Some words of yours to me suggested/ How, through the fog of peace and war,/ A pulse beat on, that, strained and tested,/ No loss could mute, nor sorrow mar...'

The initial letter of each line in the dedicatory verse to Two Lives spells out 'Shanti and Henny'. It's an old Vikram Seth trick; it makes you smile.

In 1994, Seth finally decided to write about the life of the much-loved uncle he had stayed with as a student in England. Shanti Uncle's wife, Henny Caro, a German Jew who had survived World War II, had died five years previously; he was 85, frail, still encumbered with grief. 

Seth was in between books. His precocious travelogue, From Heaven Lake, his poems, his salute to Pushkin, Golden Gate -- all these were behind him.

His 'Indian novel', the one he thought might run to 200-300 pages and take two years to write, took almost seven years; A Suitable Boy ran to 1,300 pages. An Equal Music lay ahead.

Shanti was one of the early waves of Indian students abroad; his generation experienced poverty, homesickness, alienation and racism with a unique intensity. Shanti was training to be a dentist in Berlin, a calling that at first seemed prosaic to him, but that he grew to love.

As World War II drew closer, Shanti was a passive spectator -- like other Berliners, uneasy about the new Chancellor but unable to guess what would follow. Shanti and Henny had already met.

Mrs Caro was his landlady, and when she told her younger daughter about the lodger, Henny said: "Nimm den Schwarzen nicht [(Don't take the black man].' As Seth records, "This was the beginning of a relationship that was to last five-and-a-half decades." 

Shanti joined the army; in 1944, near Cassino in Italy, he lost his right forearm to a shell. He recovered, married Henny, taught himself how to operate one-armed; the two built a life together in London. When Vikram stayed with them, he knew that Aunt Henny's family had died in the war, but Henny never spoke of it.

Seth taped Shanti's unremarkable but touching story in a series of interviews. Henny was dead, he could no longer ask her the questions a biographer must ask.

It was only when he found 'a small cobweb-covered tan-coloured cabin trunk with wooden ribs and dull brass studs' in the attic that Seth knew he had the other part of Two Lives.

Two Lives is quiet, almost mundane. Except for the war that shaped them, Shanti and Henny are ordinary; he was a sharp dresser, she was attractive, he could be particular, she could be pernickety.

But as their stories unfold, the initial disappointment with the lack of drama, with the necessarily muted voices of the dead, gives way to a quiet and deep involvement with the book.

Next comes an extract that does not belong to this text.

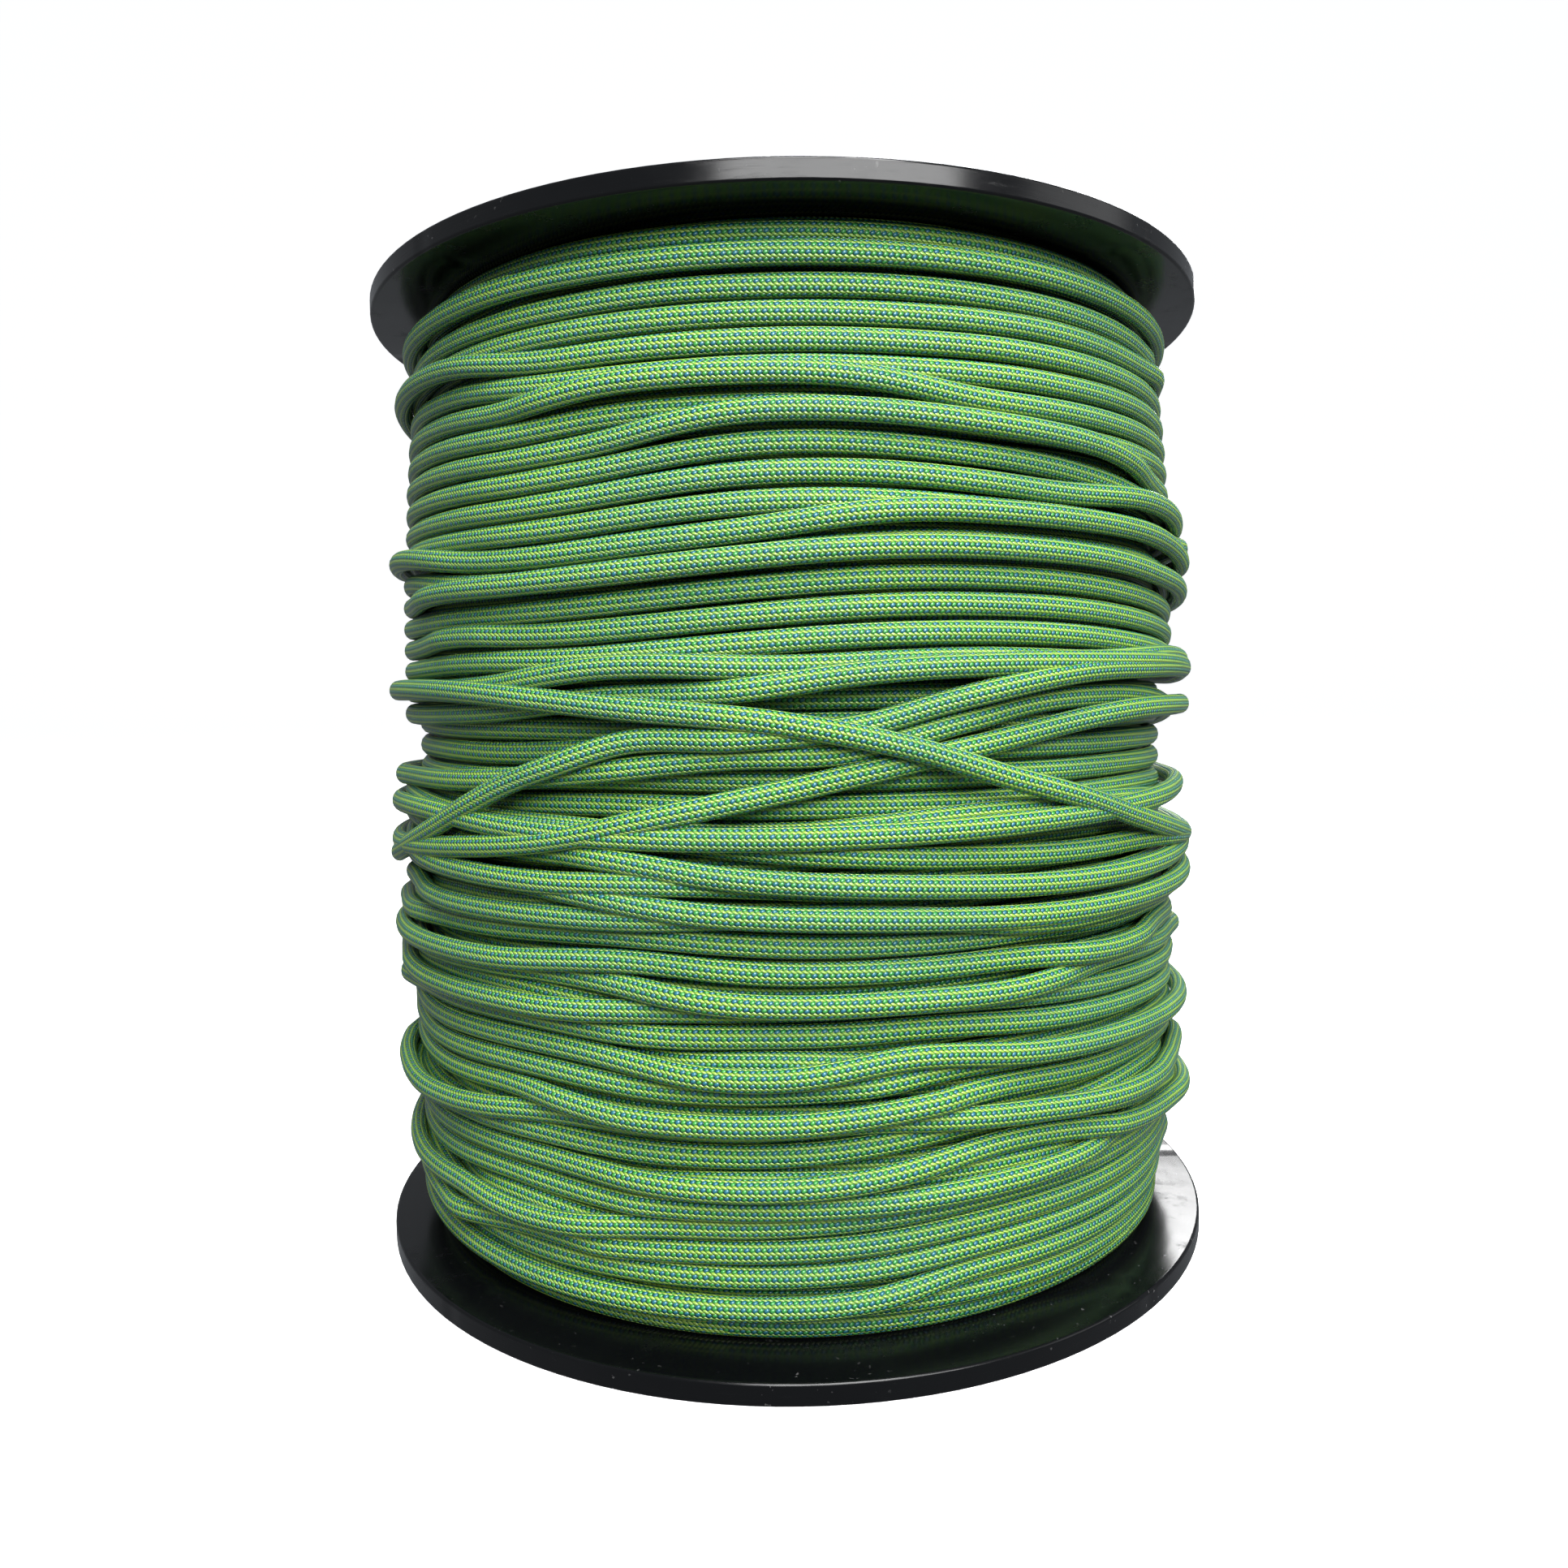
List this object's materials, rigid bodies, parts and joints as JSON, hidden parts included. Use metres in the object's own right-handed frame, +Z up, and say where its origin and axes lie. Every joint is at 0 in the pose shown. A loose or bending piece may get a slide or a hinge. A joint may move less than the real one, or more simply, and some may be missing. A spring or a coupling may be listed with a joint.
{
  "type": "cord spool",
  "caption": "Standing flanged spool, wound full of round braided cord, with an arbor bore through its hubs.",
  "frame": {"origin": "centre of the lower flange's outer face, on the surface that the spool stands on", "axes": "+Z up along the arbor bore, which is the spool's axis; -Y towards the side that shows the crossing turns; the cord's outer end is at +Y"},
  "size_m": [0.172, 0.172, 0.188],
  "materials": {
    "flange_plastic": "glossy black moulded plastic, lightly scuffed",
    "barrel_plastic": "matt black extruded tube",
    "sleeve_plastic": "natural nylon",
    "zinc_steel": "zinc plated",
    "cord_braid": "woven braid of lime, green and blue yarns, soft sheen"
  },
  "bodies": {
    "root": {"lower_flange": "flange_plastic", "upper_flange": "flange_plastic", "barrel": "barrel_plastic", "arbor_sleeve": "sleeve_plastic", "tie_bolts": "zinc_steel", "head_washers": "zinc_steel", "nut_washers": "zinc_steel", "lock_nuts": "zinc_steel", "cord_winding": "cord_braid", "cord_start": "cord_braid", "cord_start_knot": "cord_braid", "cord_outer_end": "cord_braid"}
  },
  "joints": []
}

It's not the passage where Seth writes with savage anger of the death of Henny's sister at Auschwitz that necessarily stands out, though that packs a punch. It's the quiet spaces, the way in which he captures the immense damage that evil can inflict on people just like us, the enormous grief and resilience of the survivors.

It's the deep affection that Henny and Shanti clung to, when both had lost so much; the reticence that allowed them to live with the memories; the tragedy of Shanti's last years, where all the love and trust shared between uncle and nephew is tested in the bitterness that only families can create.

Indians fought in both of the Great Wars, but that experience has rarely been captured in our literature. As I read about Shanti's experiences in the war, it was like listening to family stories.

So many Indian families have these stories tucked away; dusty medals in a drawer; a grandfather who was a jawan and whose son will go from his village to be a jawan, too; waterstained books from Cairo, marked with the regimental library's seal. But those stories have, with rare exceptions, remained in the realm of the private, like so many of our narratives.

With Henny, Seth records not just the horror of the death of her relatives in the camps, but follows her story as she comes to terms with the changing lives and loyalties of her friends back in the scoured terrain of post-war Germany.

By giving Shanti a voice, Seth opens a window into the brown man's war.

Two Lives can be frustrating because Seth's own voice is so muffled. But this book grows on the reader, because of the care with which Seth has tended his memories; and in the end, it's the very ordinariness of Henny and Shanti's lives that touches a responsive chord in us.